Another stage at one end is backed by a drop screen with projected stunning images, stylised from the natural world phenomena around Rotorua. (Lucky me, I visited there by coincidence just last week so was thrilled to be reminded here of the wondrous dancing sands at Hamurana, the deafeningly wonderful waterfall at Okere, the fuming Pohutu geyser, the glorious soaring trees and exquisite bird life in the bush at Maungatautari). A trap door opens and recreates Pohutu geyser, and another trapdoor opens to reveal a mammoth cage in which the Bird Woman traps her man. These are all special effects that could go wrong 100 different ways. Nothing went wrong.
Paddy Free’s supportive sound score incorporated taonga puoro (traditional Maori music instruments) played by Alistair Fraser. John Verryt’s set design, Jo Kilgour’s lighting, Elizabeth Whiting’s and Amy Macaskill’s costume design are all faultless.
I specially appreciated the illuminated taniko weaving patterns that replaced a proscenium arch. That personified the title Taki Rua, the long-standing theatre company that presented this work. (Former director of Taki Rua, playwright Hone Kouka says of the name, ‘Taki Rua is a weaving pattern and means to go in twos—signifying the bi-cultural aspect of the theatre.’) This is an assembled tribe of Aotearoa New Zealand’s premier theatre artists all at their stunning best. Eds Eramiha as Hatupatu, a magnetic presence, is a natural performer across several genres without a cliché anywhere. Kasina Campbell as Kurungaituku is the compelling Bird Woman, every one of her gestures finely chiselled. Both are experienced in film, theatre and kapa haka so not a shred of performance nerves near them. Others in the cast include graduates from Toi Whakaari Drama School, Whitireia Performing Arts, Unitec, UCol, University of Auckland, New Zealand School of Dance, which accounts for a refreshing combination of performance styles.

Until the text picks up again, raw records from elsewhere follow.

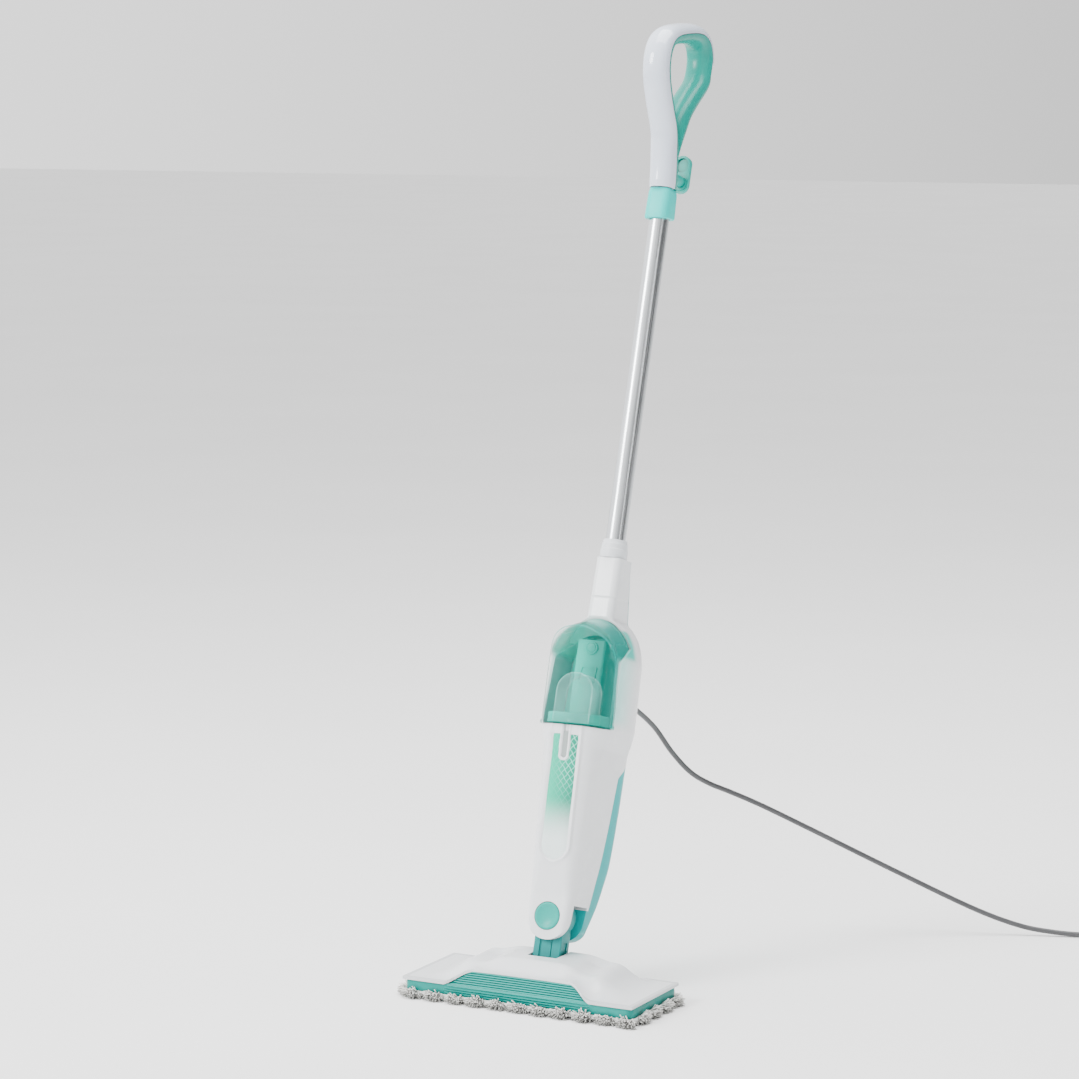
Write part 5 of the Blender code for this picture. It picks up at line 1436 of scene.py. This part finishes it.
def grip_frames():
    route = smooth_route([Vector((0.0, y, z)) for y, z in LOOP], 0.0012)
    places = [route[round(i * (len(route) - 1) / GRIP_STEPS)] for i in range(GRIP_STEPS + 1)]
    soft = []
    for i in range(len(places)):
        near = places[max(0, i - 2):i + 3]
        soft.append(sum(near, Vector()) / len(near) if 2 <= i < len(places) - 2 else places[i])
    frames = []
    for i, place in enumerate(soft):
        ahead = soft[min(i + 1, GRIP_STEPS)] - soft[max(i - 1, 0)] if i > 1 else Vector((0, 0, 1))
        ahead.normalize()
        frames.append((place, Vector((0.0, -ahead.z, ahead.y))))
    return frames


def grip_size(step):
    t = smooth_step(step / (6 * FINE))
    half_x = GRIP_FOOT_R + (GRIP_HALF_X - GRIP_FOOT_R) * t
    half_t = GRIP_FOOT_R + (GRIP_HALF_T - GRIP_FOOT_R) * t
    u = smooth_step((step - GRIP_STEPS + 5 * FINE) / (5 * FINE))
    return half_x + (ARM_END_X - half_x) * u, half_t + (ARM_END_T - half_t) * u


def half_ring(grip, half_x, reach, sign, shift, sides=30):
    """Half of an oval across the loop, closed by a flat towards the other half."""
    place, normal = grip
    ring = []
    for i in range(sides + 1):
        angle = math.pi * i / sides - math.pi / 2
        wide = half_x * math.sin(angle)
        deep = reach * max(0.0, math.cos(angle)) ** 0.86
        ring.append(place + normal * (sign * deep + shift) + Vector((wide, 0, 0)))
    for i in range(1, 12):
        ring.append(place + normal * shift + Vector((half_x * (1 - 2 * i / 12), 0, 0)))
    return ring


def oval_ring(grip, half_x, outer, inner, shift, sides=60):
    place, normal = grip
    ring = []
    for i in range(sides):
        angle = 2 * math.pi * i / sides
        cosine = math.cos(angle)
        reach = outer if cosine > 0 else inner
        deep = math.copysign(abs(cosine) ** 0.86, cosine) * reach
        ring.append(place + normal * (deep + shift) + Vector((half_x * math.sin(angle), 0, 0)))
    return ring


def make_grip():
    frames = grip_frames()
    seam = 0.00035
    front_rings, inner_rings, rear_rings = [], [], []
    for step, grip in enumerate(frames):
        half_x, half_t = grip_size(step)
        if step <= WHITE_END:
            foot = smooth_step((step + 0.6) / 2.5)
            lid = smooth_step((WHITE_END - step + 1.2) / 5)
            size = (0.965 + 0.035 * foot) * (0.80 + 0.20 * lid)
            front_rings.append(half_ring(grip, half_x * size, half_t * size, 1, seam))
        if step <= REAR_START + FINE:
            foot = 0.965 + 0.035 * smooth_step((step + 0.6) / 2.5)
            inner_rings.append(half_ring(grip, half_x * foot, half_t * foot, -1, -seam))
        if step >= REAR_START:
            rise = smooth_step((step - WHITE_END) / 3)
            outer = max(half_t * rise, 0.00001)
            tuck = 0.0008 * (1 - smooth_step((step - REAR_START) / FINE))
            rear_rings.append(oval_ring(grip, half_x - tuck, outer, half_t - tuck, -seam - tuck))
    front = to_object("grip_front", loft(front_rings), SHAFT)
    dress(front, "grip_white", "handle", "white_gloss", "handle_front", sharp=50)
    rear = to_object("grip_rear", loft(inner_rings), SHAFT)
    hook_bore = rod(HOOK_BORE_R, (0, 0, 0.985), 0.026, 0.060, "Y", 28)
    carve(rear, [("UNION", loft(rear_rings)), ("DIFFERENCE", hook_bore)])
    dress(rear, "grip_teal", "handle", "teal_gloss", "handle_rear", sharp=50)


def make_tube_and_collar():
    profile = [(TUBE_R - 0.0012, 0.455), (TUBE_R, 0.455), (TUBE_R, 0.950), (TUBE_R - 0.0012, 0.950)]
    tube = to_object("steel_tube", turned(profile, (0, TUBE_Y, 0), "Z", 96), SHAFT)
    dress(tube, "aluminium", "handle", "aluminium", "shaft_tube")

    rings = []
    stations = ((0.9258, 0.95), (0.9264, 1.0), (0.9285, 1.02), (0.9420, 1.0), (0.9570, 0.98), (0.9590, 0.97),
                (0.9612, 0.94), (0.9636, 0.92))
    for z, size in stations:
        half = COLLAR_HALF * size
        outline = rectangle(half, half, 0.0085)
        slant = max(0.0, (0.945 - z) / 0.02)
        rings.append([(x, TUBE_Y + y, z + 0.10 * slant * (y + 0.4 * x)) for x, y in outline])
    collar = to_object("grip_collar", loft(rings), SHAFT)
    carve(collar, cuts(rod(TUBE_R + GAP, (0, TUBE_Y, 0), 0.91, 0.9510)))
    bevelled(collar, 0.0005, 2, 50)
    dress(collar, "mint", "handle", "teal_gloss", "handle_collar", sharp=40)


def make_hook():
    """Turning cord hook: plate with a recess above a round boss, on a stem."""
    low_y, thick = 0.0665, 0.0060
    half, low, high, middle = 0.0110, 0.971, 1.019, 0.985
    def capsule(reach, base, top):
        return arc(0.0, top - reach, reach, 0.0, 32) + arc(0.0, base + reach, reach, math.pi, 32)
    hook = to_object("hook_plate", prism(capsule(half, low, high), "Y", low_y, low_y + thick, 2), SHAFT)
    pocket = capsule(half - 0.0032, 0.9975, high - 0.0030)
    disc = rounded([(0, -0.0012), (0.0082, -0.0012), (0.0088, -0.0004), (0.0088, 0.001), (0, 0.001)], 0.0005)
    carve(hook, [("DIFFERENCE", prism(pocket, "Y", low_y - 0.01, low_y + 0.0028)),
                 ("DIFFERENCE", prism(pocket, "Y", low_y + thick - 0.0012, low_y + 0.02)),
                 ("UNION", turned(disc, (0, low_y, middle - 0.0025), "Y", 48)),
                 ("UNION", rod(0.0070, (0, 0, middle), 0.0395, low_y + 0.002, "Y", 48)),
                 ("DIFFERENCE", rod(HOOK_BORE_R, (0, 0, middle), 0.03, low_y + 0.0025, "Y", 28))])
    bevelled(hook, 0.0008, 3, 50)
    dress(hook, "button_mint", "hook", "teal_gloss", "cord_hook", sharp=40)


# ---- carried-over CAD nodes --------------------------------------------------------------
NODE_FINISHES = {
    "teal_satin": "base_plate",
    "hook_fabric": "hook_strip_front hook_strip_rear",
    "light_grey": "axle_bracket_left axle_bracket_right pump_body tank_socket",
    "brass": "axle_bush_left axle_bush_right thermal_fuse steam_pipe plug_blade_1 plug_blade_2",
    "steel": "tilt_axle swivel_pin hook_pin thermostat pump_rod head_post_1 head_post_2 head_post_3 "
             "head_post_4 cover_screw_1 cover_screw_2 cover_screw_3 cover_screw_4",
    "silicone": "steam_manifold neck_steam_tube boiler_hose",
    "aluminium": "boiler",
    "black_plastic": "terminal_block tank_valve",
    "black_rubber": "pump_piston",
    "button_mint": "filler_cap",
}


def finish_nodes():
    for finish, names in NODE_FINISHES.items():
        for name in names.split():
            node = frame["nodes"][name]
            if not node.material_slots:
                node.data.materials.append(None)
            for place in node.material_slots:
                place.material = MATERIALS[finish]


# ---- floor and light ---------------------------------------------------------------------
FLOOR_HALF = 30.0
DIM_SIDE = (0.884, 0.467, 0.0)      # direction in which the surroundings get darker


def make_stage():
    shape = bmesh.new()
    corners = [shape.verts.new((x * FLOOR_HALF, y * FLOOR_HALF, 0.0))
               for x, y in ((-1, -1), (1, -1), (1, 1), (-1, 1))]
    shape.faces.new(corners)
    floor = to_object("floor", shape, WORLD)
    s = Shader("pale_floor")
    tone = s.mix(s.span(s.noise(1.5, 3), 0.3, 0.7), srgb(250, 250, 250), srgb(253, 253, 253))
    s.set(Base_Color=tone, Roughness=0.85)
    floor.data.materials.append(s.material)

    w = Shader("studio", world=True)
    aim = w.node("ShaderNodeVectorMath", {0: w.where, 1: DIM_SIDE}, operation="DOT_PRODUCT").outputs["Value"]
    w.set(Strength=w.span(aim, -0.80, 0.80, 2.5, 0.22), Color=(1.0, 1.0, 1.0, 1.0))
    bpy.context.scene.world = w.material

    for name, place, target, width, height, power in (
            ("key", (-1.8, -2.2, 2.3), (0.0, 0.05, 0.5), 0.9, 1.2, 95.0),
            ("top", (0.1, 0.4, 3.6), (0.1, 0.2, 0.0), 2.6, 2.6, 190.0),
            ("strip", (2.2, -0.6, 1.0), (0.0, 0.1, 0.6), 0.25, 1.8, 6.0)):
        light = bpy.data.lights.new(name, "AREA")
        light.shape = "RECTANGLE"
        light.size, light.size_y = width, height
        light.energy = power
        lamp = bpy.data.objects.new(name, light)
        bpy.context.scene.collection.objects.link(lamp)
        lamp.location = place
        lamp.rotation_euler = (Vector(target) - Vector(place)).to_track_quat("-Z", "Y").to_euler()


make_camera()
make_stage()
cord, cord_exit = make_cord()
relief = make_relief()
plug = make_plug()
tie = make_tie()
for make in (make_skirt, make_cover, make_pad, make_tufts, make_neck, make_front_shell, make_rear_cover,
             make_panel, make_button, make_guide, make_tank, make_grip, make_tube_and_collar, make_hook):
    make()
finish_nodes()
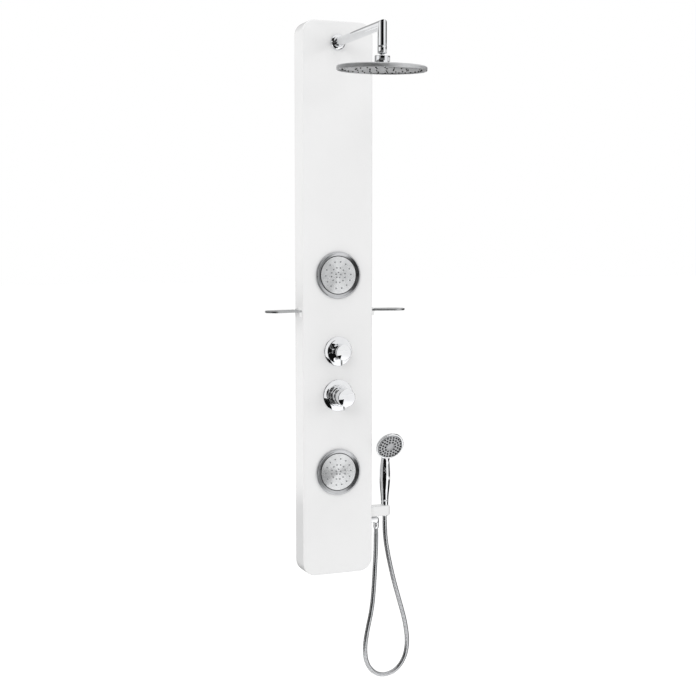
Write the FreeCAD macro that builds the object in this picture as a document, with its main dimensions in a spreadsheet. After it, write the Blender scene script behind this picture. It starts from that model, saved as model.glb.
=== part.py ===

Tāne Gray is himself a graduate of New Zealand School Dance and still maintains a presence for Maori tikanga there. This production carries further echo back to the 2001 season of Royal New Zealand Ballet’s Ihi FreNZy, which combined Mark Baldwin’s choreography to songs of Split Enz, and the kapa haka group of Te Mātārae I Ōrehu, led by Wētini Mītai-Ngātai. This production brings the promises from that early season to fruition here, 23 years later.
The production will now tour to Auckland, Christchurch and Rotorua—where I imagine the roof will lift off the venue, the audience rise in haka to applaud them, then everyone will be flying on high-wires.
Ka mua ka muri. Look back to look forwards.
Jennifer Shennan, 22 February 2024
Featured image: Hatupatu, played by Eds Eramiha, and Kurungaituku the Bird Woman played by Kasina Campbell. Photo: © Stephen A’Court
Thanks for this review – I saw the production and enjoyed the way you describe the impact of the show – you take the reader into the theatre and capture the atmosphere beautifully.
You make me wish I could have been at this performance.